Last Proposed Horse Slaughter Plant Claims Unfair Treatment: Withdraws Application

CHICAGO, (EWA) – Following an extended legal battle, Blair Dunn, the attorney for the Valley Meats slaughter plant in Roswell, New Mexico today submitted a letter to the state Environmental Department withdrawing the plant’s application for a permit to operate a waste water discharge lagoon. The action would appear to mark the end of plans to reopen the former cattle slaughterhouse to slaughter horses, and takes place only a week before the final report of the hearing officer was to be released.

The plan to reopen the cattle plant as a horse slaughter plant had begun in 2011, following congressional reinstatement of USDA funding for required antemortem inspections.
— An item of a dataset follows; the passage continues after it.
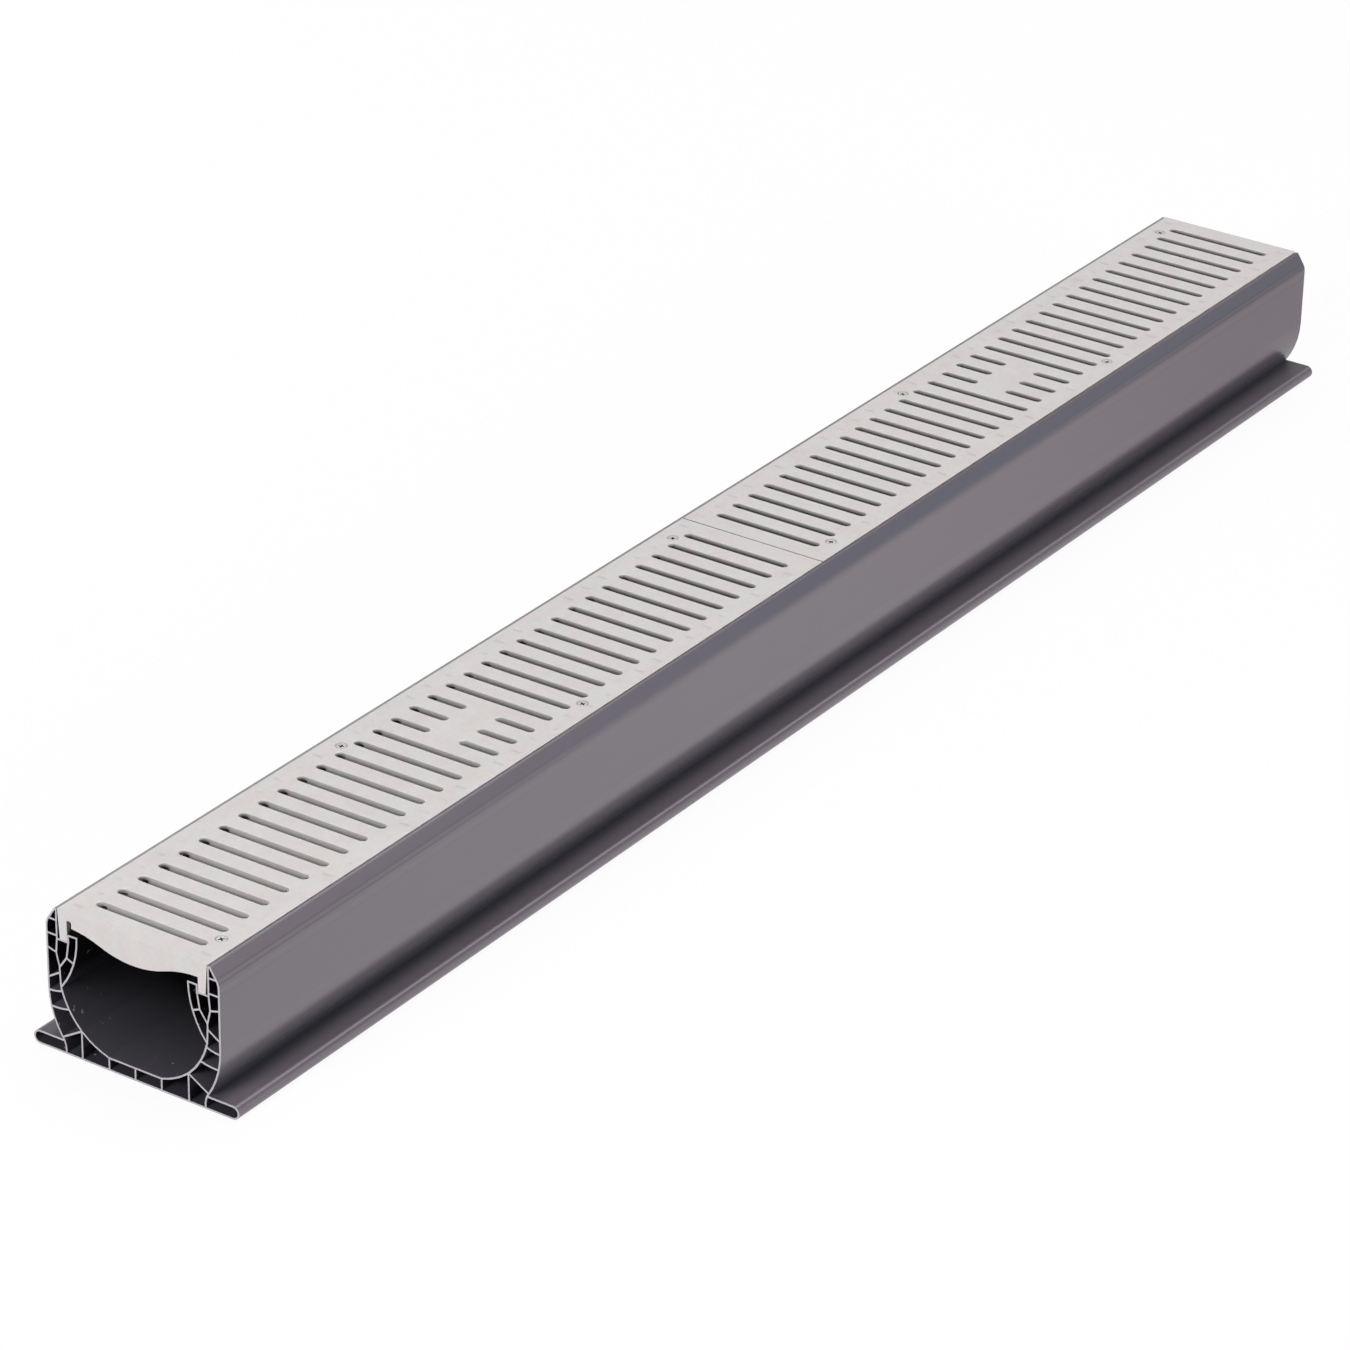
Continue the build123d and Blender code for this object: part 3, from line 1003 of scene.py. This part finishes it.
@dataclass
class Studio:
    """Pale floor, soft light and the camera."""

    camera_place: Point = (-2.6144, -1.6931, 1.6085)
    camera_azimuth: float = -0.98122
    camera_elevation: float = 0.47780
    camera_roll: float = 0.01928
    lens: float = 147.98
    sensor: float = 36.0
    floor_reach: float = 30.0
    floor_height: float = -0.1 * MM
    floor_colour: Colour = (0.32, 0.32, 0.32)
    seen_floor_colour: Colour = (0.94, 0.94, 0.94)
    floor_roughness: float = 0.9
    white_share: float = 0.93
    world_strength: float = 0.22

    # What reflections see: the floor, dimmer along X, and the glow, by the Z and the X of their direction.
    mirrored_along: Band = Band(0.15, 0.8)
    mirrored_loss: float = 0.45
    horizon_glow: float = 0.9
    zenith_glow: float = 0.12
    glow_height: Band = Band(0.55, 0.15)
    glow_ahead: Band = Band(0.64, 0.82)
    ahead_loss: float = 0.4

    softboxes: tuple[Softbox, ...] = (
        Softbox("overhead", 36.0, (2.5, 2.5), (1.2, 0.15, 2.2), (0.6, 0.0, 0.0)),
        Softbox("front", 49.0, (1.0, 1.0), (-2.6, 0.1, 1.25), (-0.6, 0.0, 0.05)),
        Softbox("side", 26.0, (0.9, 0.8), (-0.15, -2.2, 0.62), (-0.15, 0.0, 0.05)),
        Softbox("back", 12.0, (0.9, 0.8), (0.15, 2.2, 0.62), (0.15, 0.0, 0.05)),
    )

    def build(self) -> None:
        """Build the floor, the lights and the camera."""
        self.floor()
        self.world()
        self.lamps()
        self.camera()

    def floor(self) -> None:
        """Plain floor, white to the camera, less so in reflections of its far part, and grey to the other light."""
        reach = self.floor_reach
        outline = ((-reach, -reach), (reach, -reach), (reach, reach), (-reach, reach))
        corners = np.array([(x, y, self.floor_height) for x, y in outline])
        tree = ShaderTree.named("studio_floor")
        seen = tree.node("ShaderNodeLightPath", out="Is Camera Ray")
        mirrored = tree.node("ShaderNodeLightPath", out="Is Glossy Ray")
        shown = (seen + mirrored * (1.0 - tree.x.ramp(self.mirrored_along) * self.mirrored_loss)).at_most(1.0)
        colour = tree.mix(shown, self.floor_colour, self.seen_floor_colour)
        lit = tree.shader(Base_Color=colour, Roughness=self.floor_roughness)
        white = tree.node("ShaderNodeEmission", None, {"Color": WHITE, "Strength": 1.0})
        tree.finish(tree.node("ShaderNodeMixShader", None, {0: shown * self.white_share, 1: lit, 2: white}))
        floor = make_piece("studio_floor", corners, np.array([[0, 1, 2, 3]]), tree.owner)

    def world(self) -> None:
        """Even light from all round, a glow at the horizon in reflections, and white behind the floor."""
        world = bpy.data.worlds.new("studio")
        tree = ShaderTree(world)
        seen = tree.node("ShaderNodeLightPath", out="Is Camera Ray")
        mirrored = tree.node("ShaderNodeLightPath", out="Is Glossy Ray")
        facing = tree.node("ShaderNodeTexCoord", out="Generated")
        ahead, height = (tree.node("ShaderNodeSeparateXYZ", None, {0: facing}, axis) for axis in "XZ")
        glow = self.zenith_glow + height.ramp(self.glow_height) * (self.horizon_glow - self.zenith_glow)
        glow = glow * (1.0 - ahead.ramp(self.glow_ahead) * self.ahead_loss)
        strength = self.world_strength + mirrored * (glow - self.world_strength) + seen * (1.0 - self.world_strength)
        tree.finish(tree.node("ShaderNodeBackground", None, {"Color": WHITE, "Strength": strength}))
        bpy.context.scene.world = world

    def lamps(self) -> None:
        """Softboxes, each facing the drain."""
        for box in self.softboxes:
            lamp = bpy.data.lights.new(box.name, "AREA")
            lamp.energy = box.power
            lamp.shape = "RECTANGLE"
            lamp.size, lamp.size_y = box.size
            self.place(lamp, np.array(box.spot) - np.array(box.target), 0.0, box.spot)

    def camera(self) -> None:
        """Camera at the photograph's viewing angle."""
        azimuth, elevation = self.camera_azimuth, self.camera_elevation
        flat = math.cos(elevation)
        back = np.array([math.sin(azimuth) * flat, -math.cos(azimuth) * flat, math.sin(elevation)])
        camera = bpy.data.cameras.new("camera")
        camera.lens = self.lens
        camera.sensor_width = self.sensor
        camera.sensor_fit = "HORIZONTAL"
        bpy.context.scene.camera = self.place(camera, back, self.camera_roll, self.camera_place)

    @staticmethod
    def place(thing: bpy.types.ID, back: np.ndarray, roll: float, spot: Point) -> bpy.types.Object:
        """Put a lamp or camera in the scene, looking against a direction.

        Args:
            thing: the lamp's or camera's data.
            back: direction from what is looked at to the viewer.
            roll: turn about that direction, in radians.
            spot: where it stands.

        Returns:
            The new object.
        """
        back = back / np.linalg.norm(back)
        right = np.cross([0.0, 0.0, 1.0], back)
        right = right / np.linalg.norm(right)
        up = np.cross(back, right)
        cosine, sine = math.cos(roll), math.sin(roll)
        columns = np.eye(4)
        columns[:3, 0] = cosine * right + sine * up
        columns[:3, 1] = cosine * up - sine * right
        columns[:3, 2] = back
        columns[:3, 3] = spot
        holder = bpy.data.objects.new(thing.name, thing)
        holder.matrix_world = Matrix(columns.tolist())
        bpy.context.scene.collection.objects.link(holder)
        return holder


def main() -> None:
    """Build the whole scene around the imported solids."""
    logging.basicConfig(level=logging.INFO, format="%(name)s: %(message)s")
    for start in list(bpy.data.objects):
        bpy.data.objects.remove(start)
    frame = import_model()
    nodes = frame["nodes"]
    Channel(ExtrudedPlastic()).dress(nodes["channel"])
    screws = GrateScrews()
    moulding = MouldedGrey(screws.spots()).material()
    for name, direction in (("near_grate", -1), ("far_grate", 1)):
        RoundedGrate(name, direction).build(nodes[name], moulding)
    screws.build(PaintedSteel().material())
    Studio().build()
    bpy.context.scene.view_settings.view_transform = "Standard"


if __name__ == "__main__":
    main()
However, since the hearing in October of 2013, other setbacks had made the plant’s opening problematic. In January the omnibus budget had restored the prohibition on spending for inspections, and the 2015 appropriations bills in the Senate and House have continued that prohibition.
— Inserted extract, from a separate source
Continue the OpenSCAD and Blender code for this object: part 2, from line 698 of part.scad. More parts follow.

The battle over the issuance of the required permit was one of several legal struggles facing the plant. Additionally, the hearing officer had indicated that she intended to recommend against the permit on the basis of the history of violations by owner De Los Santos, when Valley Meats was slaughtering cattle.

At the time Valley Meats announced its intentions to slaughter horses it had been one of five plants with such plans. With the withdrawal of the application, Valley Meats appears to be the last to give up.

Dunn’s letter sites the “predatory litigation” brought by the New Mexico Attorney General’s office as well as the Humane Society and Front Range Equine Rescue as further reasons for the withdrawal.

EWA’s John Holland, who testified against the plant at the October hearing, explained: “In reality, the plant faced strong opposition from the state level all the way to the Obama administration where Vice President Biden and Agriculture Secretary Vilsack had strongly opposed the return of plants to the US.”

The last three horse slaughter plants in the US closed in 2007, but horses have continued to go to Mexico and Canada for slaughter. Almost 153,000 horses were exported to slaughter last year.

The Equine Welfare Alliance (EWA) is a dues-free 501c4, umbrella organization with over 310 member organizations, the Southern Cherokee Government and over 1,100 individual members worldwide in 22 countries. The organization focuses its efforts on the welfare of all equines and the preservation of wild equids.